EXERCISE TASK:
Your task is to quote the material that follows, in full and exactly.

DATA LINES:
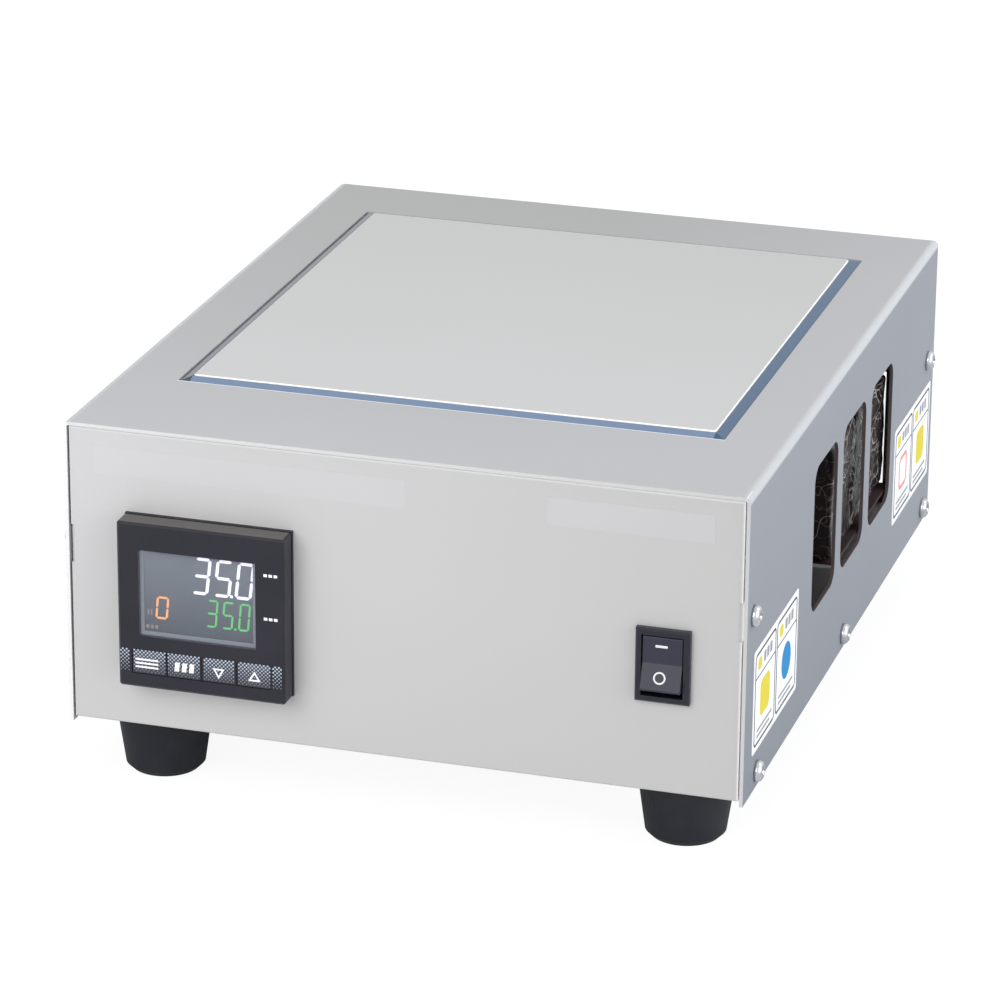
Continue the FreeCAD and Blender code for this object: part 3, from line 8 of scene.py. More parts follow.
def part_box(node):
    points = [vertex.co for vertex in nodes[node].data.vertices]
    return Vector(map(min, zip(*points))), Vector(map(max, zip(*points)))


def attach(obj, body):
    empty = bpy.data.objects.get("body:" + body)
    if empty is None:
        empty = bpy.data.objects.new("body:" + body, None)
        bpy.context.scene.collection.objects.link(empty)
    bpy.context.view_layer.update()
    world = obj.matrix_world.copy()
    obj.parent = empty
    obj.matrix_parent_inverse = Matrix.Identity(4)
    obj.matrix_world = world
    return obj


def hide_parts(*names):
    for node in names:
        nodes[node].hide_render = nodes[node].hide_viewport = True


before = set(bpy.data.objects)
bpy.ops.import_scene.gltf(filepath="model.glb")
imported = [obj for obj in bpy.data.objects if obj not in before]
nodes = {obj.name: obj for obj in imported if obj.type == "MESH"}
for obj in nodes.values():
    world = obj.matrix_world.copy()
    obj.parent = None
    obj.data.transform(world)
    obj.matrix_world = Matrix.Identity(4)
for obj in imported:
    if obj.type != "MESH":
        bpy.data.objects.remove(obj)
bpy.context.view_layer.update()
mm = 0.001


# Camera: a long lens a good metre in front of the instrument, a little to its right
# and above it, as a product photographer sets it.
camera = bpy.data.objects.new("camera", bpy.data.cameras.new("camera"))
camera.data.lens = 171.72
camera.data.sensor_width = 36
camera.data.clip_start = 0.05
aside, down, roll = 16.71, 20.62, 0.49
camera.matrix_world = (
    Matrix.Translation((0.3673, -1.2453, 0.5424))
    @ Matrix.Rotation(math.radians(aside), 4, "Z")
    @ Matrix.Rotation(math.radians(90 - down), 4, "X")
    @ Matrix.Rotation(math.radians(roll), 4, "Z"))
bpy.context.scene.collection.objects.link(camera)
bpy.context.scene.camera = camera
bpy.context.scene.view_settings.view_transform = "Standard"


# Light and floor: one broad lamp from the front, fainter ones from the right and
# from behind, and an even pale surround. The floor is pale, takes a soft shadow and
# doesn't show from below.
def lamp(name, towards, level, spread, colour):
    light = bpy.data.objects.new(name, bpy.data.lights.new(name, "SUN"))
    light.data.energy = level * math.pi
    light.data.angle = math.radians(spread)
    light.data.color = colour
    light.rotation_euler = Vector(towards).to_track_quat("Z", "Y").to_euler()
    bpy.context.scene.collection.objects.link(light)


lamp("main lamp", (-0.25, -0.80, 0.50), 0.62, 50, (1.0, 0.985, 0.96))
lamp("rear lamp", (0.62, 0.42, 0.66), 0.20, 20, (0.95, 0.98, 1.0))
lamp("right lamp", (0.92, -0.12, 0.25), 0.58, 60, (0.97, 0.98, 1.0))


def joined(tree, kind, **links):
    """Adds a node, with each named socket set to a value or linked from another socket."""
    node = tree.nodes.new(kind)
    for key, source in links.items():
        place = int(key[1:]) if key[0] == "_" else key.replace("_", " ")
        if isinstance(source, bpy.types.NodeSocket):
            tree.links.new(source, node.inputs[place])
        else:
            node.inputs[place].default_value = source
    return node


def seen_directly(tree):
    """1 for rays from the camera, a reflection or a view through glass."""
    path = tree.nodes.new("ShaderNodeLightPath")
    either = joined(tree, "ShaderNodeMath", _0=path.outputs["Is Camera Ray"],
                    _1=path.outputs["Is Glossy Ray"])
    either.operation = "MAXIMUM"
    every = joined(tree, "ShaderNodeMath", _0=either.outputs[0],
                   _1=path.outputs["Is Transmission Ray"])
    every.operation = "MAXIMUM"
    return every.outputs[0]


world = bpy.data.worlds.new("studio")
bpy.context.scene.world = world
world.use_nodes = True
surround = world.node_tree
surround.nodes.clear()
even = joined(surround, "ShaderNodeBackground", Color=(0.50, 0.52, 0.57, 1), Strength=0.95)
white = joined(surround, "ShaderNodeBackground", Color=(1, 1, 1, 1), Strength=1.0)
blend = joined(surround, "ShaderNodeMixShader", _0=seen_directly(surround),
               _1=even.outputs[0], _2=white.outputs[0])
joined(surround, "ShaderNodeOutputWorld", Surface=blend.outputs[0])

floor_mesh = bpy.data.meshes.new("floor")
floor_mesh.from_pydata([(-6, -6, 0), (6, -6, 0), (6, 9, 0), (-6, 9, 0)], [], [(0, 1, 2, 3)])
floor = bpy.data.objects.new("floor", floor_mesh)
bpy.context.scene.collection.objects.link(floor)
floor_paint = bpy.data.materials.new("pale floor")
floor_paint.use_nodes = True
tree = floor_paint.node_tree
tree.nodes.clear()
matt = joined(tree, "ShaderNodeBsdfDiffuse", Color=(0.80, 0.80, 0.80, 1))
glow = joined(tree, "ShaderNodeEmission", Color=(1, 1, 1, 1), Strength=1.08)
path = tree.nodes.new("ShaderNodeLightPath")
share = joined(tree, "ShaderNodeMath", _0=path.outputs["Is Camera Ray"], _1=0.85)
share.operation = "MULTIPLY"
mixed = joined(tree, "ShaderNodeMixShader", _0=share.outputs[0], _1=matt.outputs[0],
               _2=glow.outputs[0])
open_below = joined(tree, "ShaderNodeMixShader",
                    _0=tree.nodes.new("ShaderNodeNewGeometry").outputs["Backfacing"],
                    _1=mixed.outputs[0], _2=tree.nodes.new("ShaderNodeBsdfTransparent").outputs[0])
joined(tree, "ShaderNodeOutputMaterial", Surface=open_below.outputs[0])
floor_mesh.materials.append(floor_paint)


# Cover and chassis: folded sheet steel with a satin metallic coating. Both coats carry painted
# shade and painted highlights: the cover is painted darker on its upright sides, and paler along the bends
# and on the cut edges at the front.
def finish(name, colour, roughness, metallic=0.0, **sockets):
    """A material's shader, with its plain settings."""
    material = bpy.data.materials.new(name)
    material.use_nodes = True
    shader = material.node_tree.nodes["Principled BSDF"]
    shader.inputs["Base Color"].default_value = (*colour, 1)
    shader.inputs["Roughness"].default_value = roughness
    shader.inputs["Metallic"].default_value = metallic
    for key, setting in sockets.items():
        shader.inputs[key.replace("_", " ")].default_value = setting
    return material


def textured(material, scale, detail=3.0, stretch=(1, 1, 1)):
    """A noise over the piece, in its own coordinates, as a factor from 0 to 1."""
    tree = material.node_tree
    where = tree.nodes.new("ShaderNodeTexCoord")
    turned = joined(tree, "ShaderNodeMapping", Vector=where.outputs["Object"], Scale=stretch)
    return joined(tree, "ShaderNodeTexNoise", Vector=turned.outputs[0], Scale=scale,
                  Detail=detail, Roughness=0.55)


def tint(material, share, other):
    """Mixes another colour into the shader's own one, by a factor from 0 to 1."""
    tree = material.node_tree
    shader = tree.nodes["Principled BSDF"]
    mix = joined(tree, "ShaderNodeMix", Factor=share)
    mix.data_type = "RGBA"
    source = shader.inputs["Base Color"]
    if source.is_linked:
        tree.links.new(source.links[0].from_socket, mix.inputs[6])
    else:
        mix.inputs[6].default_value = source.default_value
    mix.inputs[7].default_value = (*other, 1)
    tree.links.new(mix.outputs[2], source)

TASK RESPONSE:
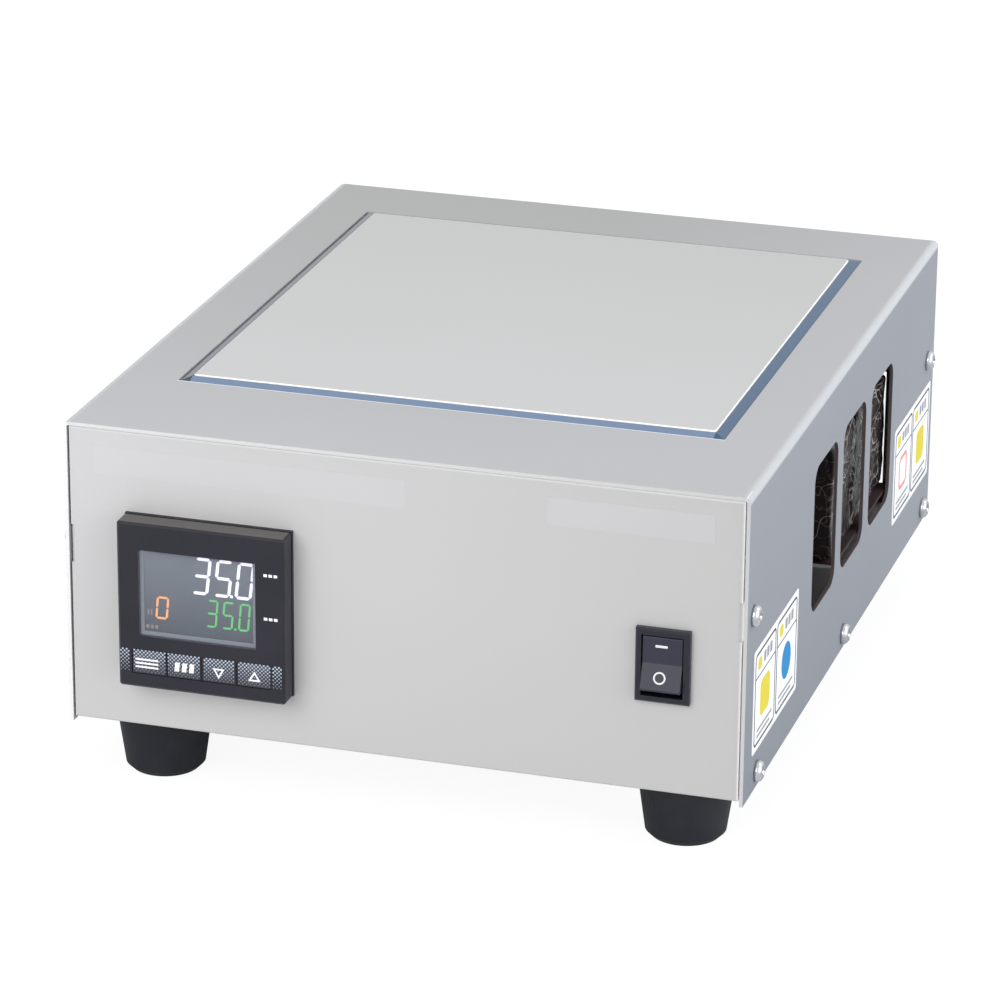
Continue the FreeCAD and Blender code for this object: part 3, from line 8 of scene.py. More parts follow.
def part_box(node):
    points = [vertex.co for vertex in nodes[node].data.vertices]
    return Vector(map(min, zip(*points))), Vector(map(max, zip(*points)))


def attach(obj, body):
    empty = bpy.data.objects.get("body:" + body)
    if empty is None:
        empty = bpy.data.objects.new("body:" + body, None)
        bpy.context.scene.collection.objects.link(empty)
    bpy.context.view_layer.update()
    world = obj.matrix_world.copy()
    obj.parent = empty
    obj.matrix_parent_inverse = Matrix.Identity(4)
    obj.matrix_world = world
    return obj


def hide_parts(*names):
    for node in names:
        nodes[node].hide_render = nodes[node].hide_viewport = True


before = set(bpy.data.objects)
bpy.ops.import_scene.gltf(filepath="model.glb")
imported = [obj for obj in bpy.data.objects if obj not in before]
nodes = {obj.name: obj for obj in imported if obj.type == "MESH"}
for obj in nodes.values():
    world = obj.matrix_world.copy()
    obj.parent = None
    obj.data.transform(world)
    obj.matrix_world = Matrix.Identity(4)
for obj in imported:
    if obj.type != "MESH":
        bpy.data.objects.remove(obj)
bpy.context.view_layer.update()
mm = 0.001


# Camera: a long lens a good metre in front of the instrument, a little to its right
# and above it, as a product photographer sets it.
camera = bpy.data.objects.new("camera", bpy.data.cameras.new("camera"))
camera.data.lens = 171.72
camera.data.sensor_width = 36
camera.data.clip_start = 0.05
aside, down, roll = 16.71, 20.62, 0.49
camera.matrix_world = (
    Matrix.Translation((0.3673, -1.2453, 0.5424))
    @ Matrix.Rotation(math.radians(aside), 4, "Z")
    @ Matrix.Rotation(math.radians(90 - down), 4, "X")
    @ Matrix.Rotation(math.radians(roll), 4, "Z"))
bpy.context.scene.collection.objects.link(camera)
bpy.context.scene.camera = camera
bpy.context.scene.view_settings.view_transform = "Standard"


# Light and floor: one broad lamp from the front, fainter ones from the right and
# from behind, and an even pale surround. The floor is pale, takes a soft shadow and
# doesn't show from below.
def lamp(name, towards, level, spread, colour):
    light = bpy.data.objects.new(name, bpy.data.lights.new(name, "SUN"))
    light.data.energy = level * math.pi
    light.data.angle = math.radians(spread)
    light.data.color = colour
    light.rotation_euler = Vector(towards).to_track_quat("Z", "Y").to_euler()
    bpy.context.scene.collection.objects.link(light)


lamp("main lamp", (-0.25, -0.80, 0.50), 0.62, 50, (1.0, 0.985, 0.96))
lamp("rear lamp", (0.62, 0.42, 0.66), 0.20, 20, (0.95, 0.98, 1.0))
lamp("right lamp", (0.92, -0.12, 0.25), 0.58, 60, (0.97, 0.98, 1.0))


def joined(tree, kind, **links):
    """Adds a node, with each named socket set to a value or linked from another socket."""
    node = tree.nodes.new(kind)
    for key, source in links.items():
        place = int(key[1:]) if key[0] == "_" else key.replace("_", " ")
        if isinstance(source, bpy.types.NodeSocket):
            tree.links.new(source, node.inputs[place])
        else:
            node.inputs[place].default_value = source
    return node


def seen_directly(tree):
    """1 for rays from the camera, a reflection or a view through glass."""
    path = tree.nodes.new("ShaderNodeLightPath")
    either = joined(tree, "ShaderNodeMath", _0=path.outputs["Is Camera Ray"],
                    _1=path.outputs["Is Glossy Ray"])
    either.operation = "MAXIMUM"
    every = joined(tree, "ShaderNodeMath", _0=either.outputs[0],
                   _1=path.outputs["Is Transmission Ray"])
    every.operation = "MAXIMUM"
    return every.outputs[0]


world = bpy.data.worlds.new("studio")
bpy.context.scene.world = world
world.use_nodes = True
surround = world.node_tree
surround.nodes.clear()
even = joined(surround, "ShaderNodeBackground", Color=(0.50, 0.52, 0.57, 1), Strength=0.95)
white = joined(surround, "ShaderNodeBackground", Color=(1, 1, 1, 1), Strength=1.0)
blend = joined(surround, "ShaderNodeMixShader", _0=seen_directly(surround),
               _1=even.outputs[0], _2=white.outputs[0])
joined(surround, "ShaderNodeOutputWorld", Surface=blend.outputs[0])

floor_mesh = bpy.data.meshes.new("floor")
floor_mesh.from_pydata([(-6, -6, 0), (6, -6, 0), (6, 9, 0), (-6, 9, 0)], [], [(0, 1, 2, 3)])
floor = bpy.data.objects.new("floor", floor_mesh)
bpy.context.scene.collection.objects.link(floor)
floor_paint = bpy.data.materials.new("pale floor")
floor_paint.use_nodes = True
tree = floor_paint.node_tree
tree.nodes.clear()
matt = joined(tree, "ShaderNodeBsdfDiffuse", Color=(0.80, 0.80, 0.80, 1))
glow = joined(tree, "ShaderNodeEmission", Color=(1, 1, 1, 1), Strength=1.08)
path = tree.nodes.new("ShaderNodeLightPath")
share = joined(tree, "ShaderNodeMath", _0=path.outputs["Is Camera Ray"], _1=0.85)
share.operation = "MULTIPLY"
mixed = joined(tree, "ShaderNodeMixShader", _0=share.outputs[0], _1=matt.outputs[0],
               _2=glow.outputs[0])
open_below = joined(tree, "ShaderNodeMixShader",
                    _0=tree.nodes.new("ShaderNodeNewGeometry").outputs["Backfacing"],
                    _1=mixed.outputs[0], _2=tree.nodes.new("ShaderNodeBsdfTransparent").outputs[0])
joined(tree, "ShaderNodeOutputMaterial", Surface=open_below.outputs[0])
floor_mesh.materials.append(floor_paint)


# Cover and chassis: folded sheet steel with a satin metallic coating. Both coats carry painted
# shade and painted highlights: the cover is painted darker on its upright sides, and paler along the bends
# and on the cut edges at the front.
def finish(name, colour, roughness, metallic=0.0, **sockets):
    """A material's shader, with its plain settings."""
    material = bpy.data.materials.new(name)
    material.use_nodes = True
    shader = material.node_tree.nodes["Principled BSDF"]
    shader.inputs["Base Color"].default_value = (*colour, 1)
    shader.inputs["Roughness"].default_value = roughness
    shader.inputs["Metallic"].default_value = metallic
    for key, setting in sockets.items():
        shader.inputs[key.replace("_", " ")].default_value = setting
    return material


def textured(material, scale, detail=3.0, stretch=(1, 1, 1)):
    """A noise over the piece, in its own coordinates, as a factor from 0 to 1."""
    tree = material.node_tree
    where = tree.nodes.new("ShaderNodeTexCoord")
    turned = joined(tree, "ShaderNodeMapping", Vector=where.outputs["Object"], Scale=stretch)
    return joined(tree, "ShaderNodeTexNoise", Vector=turned.outputs[0], Scale=scale,
                  Detail=detail, Roughness=0.55)


def tint(material, share, other):
    """Mixes another colour into the shader's own one, by a factor from 0 to 1."""
    tree = material.node_tree
    shader = tree.nodes["Principled BSDF"]
    mix = joined(tree, "ShaderNodeMix", Factor=share)
    mix.data_type = "RGBA"
    source = shader.inputs["Base Color"]
    if source.is_linked:
        tree.links.new(source.links[0].from_socket, mix.inputs[6])
    else:
        mix.inputs[6].default_value = source.default_value
    mix.inputs[7].default_value = (*other, 1)
    tree.links.new(mix.outputs[2], source)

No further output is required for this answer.